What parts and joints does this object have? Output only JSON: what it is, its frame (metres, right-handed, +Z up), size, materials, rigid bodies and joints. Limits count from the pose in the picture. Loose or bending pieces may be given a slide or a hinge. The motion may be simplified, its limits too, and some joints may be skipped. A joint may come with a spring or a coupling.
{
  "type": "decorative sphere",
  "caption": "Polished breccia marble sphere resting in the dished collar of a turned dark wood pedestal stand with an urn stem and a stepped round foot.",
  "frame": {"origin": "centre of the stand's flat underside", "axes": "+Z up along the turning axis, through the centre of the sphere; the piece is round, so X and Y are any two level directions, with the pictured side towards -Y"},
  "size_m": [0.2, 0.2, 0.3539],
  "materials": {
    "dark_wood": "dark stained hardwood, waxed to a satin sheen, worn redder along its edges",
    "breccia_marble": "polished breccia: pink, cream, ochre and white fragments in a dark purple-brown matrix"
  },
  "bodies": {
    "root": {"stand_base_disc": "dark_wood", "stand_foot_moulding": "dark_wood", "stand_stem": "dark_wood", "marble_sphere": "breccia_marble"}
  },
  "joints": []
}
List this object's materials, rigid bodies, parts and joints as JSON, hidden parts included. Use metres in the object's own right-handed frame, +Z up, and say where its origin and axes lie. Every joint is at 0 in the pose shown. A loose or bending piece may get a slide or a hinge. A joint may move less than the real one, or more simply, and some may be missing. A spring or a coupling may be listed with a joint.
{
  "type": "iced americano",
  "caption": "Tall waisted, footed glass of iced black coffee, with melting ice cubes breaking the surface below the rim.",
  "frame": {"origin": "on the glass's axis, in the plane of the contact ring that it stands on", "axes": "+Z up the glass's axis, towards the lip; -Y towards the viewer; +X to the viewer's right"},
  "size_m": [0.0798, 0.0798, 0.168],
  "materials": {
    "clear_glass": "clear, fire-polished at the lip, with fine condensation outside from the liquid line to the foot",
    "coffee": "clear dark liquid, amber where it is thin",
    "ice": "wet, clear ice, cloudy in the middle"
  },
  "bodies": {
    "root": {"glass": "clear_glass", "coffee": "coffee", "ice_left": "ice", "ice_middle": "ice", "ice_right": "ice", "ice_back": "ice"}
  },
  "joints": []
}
※ ※ ※
== Task description ==
Extract all the entries word for word.

== Full solution ==
What parts and joints does this object have? Output only JSON: what it is, its frame (metres, right-handed, +Z up), size, materials, rigid bodies and joints. Limits count from the pose in the picture. Loose or bending pieces may be given a slide or a hinge. The motion may be simplified, its limits too, and some joints may be skipped. A joint may come with a spring or a coupling.
{
  "type": "decorative sphere",
  "caption": "Polished breccia marble sphere resting in the dished collar of a turned dark wood pedestal stand with an urn stem and a stepped round foot.",
  "frame": {"origin": "centre of the stand's flat underside", "axes": "+Z up along the turning axis, through the centre of the sphere; the piece is round, so X and Y are any two level directions, with the pictured side towards -Y"},
  "size_m": [0.2, 0.2, 0.3539],
  "materials": {
    "dark_wood": "dark stained hardwood, waxed to a satin sheen, worn redder along its edges",
    "breccia_marble": "polished breccia: pink, cream, ochre and white fragments in a dark purple-brown matrix"
  },
  "bodies": {
    "root": {"stand_base_disc": "dark_wood", "stand_foot_moulding": "dark_wood", "stand_stem": "dark_wood", "marble_sphere": "breccia_marble"}
  },
  "joints": []
}
List this object's materials, rigid bodies, parts and joints as JSON, hidden parts included. Use metres in the object's own right-handed frame, +Z up, and say where its origin and axes lie. Every joint is at 0 in the pose shown. A loose or bending piece may get a slide or a hinge. A joint may move less than the real one, or more simply, and some may be missing. A spring or a coupling may be listed with a joint.
{
  "type": "iced americano",
  "caption": "Tall waisted, footed glass of iced black coffee, with melting ice cubes breaking the surface below the rim.",
  "frame": {"origin": "on the glass's axis, in the plane of the contact ring that it stands on", "axes": "+Z up the glass's axis, towards the lip; -Y towards the viewer; +X to the viewer's right"},
  "size_m": [0.0798, 0.0798, 0.168],
  "materials": {
    "clear_glass": "clear, fire-polished at the lip, with fine condensation outside from the liquid line to the foot",
    "coffee": "clear dark liquid, amber where it is thin",
    "ice": "wet, clear ice, cloudy in the middle"
  },
  "bodies": {
    "root": {"glass": "clear_glass", "coffee": "coffee", "ice_left": "ice", "ice_middle": "ice", "ice_right": "ice", "ice_back": "ice"}
  },
  "joints": []
}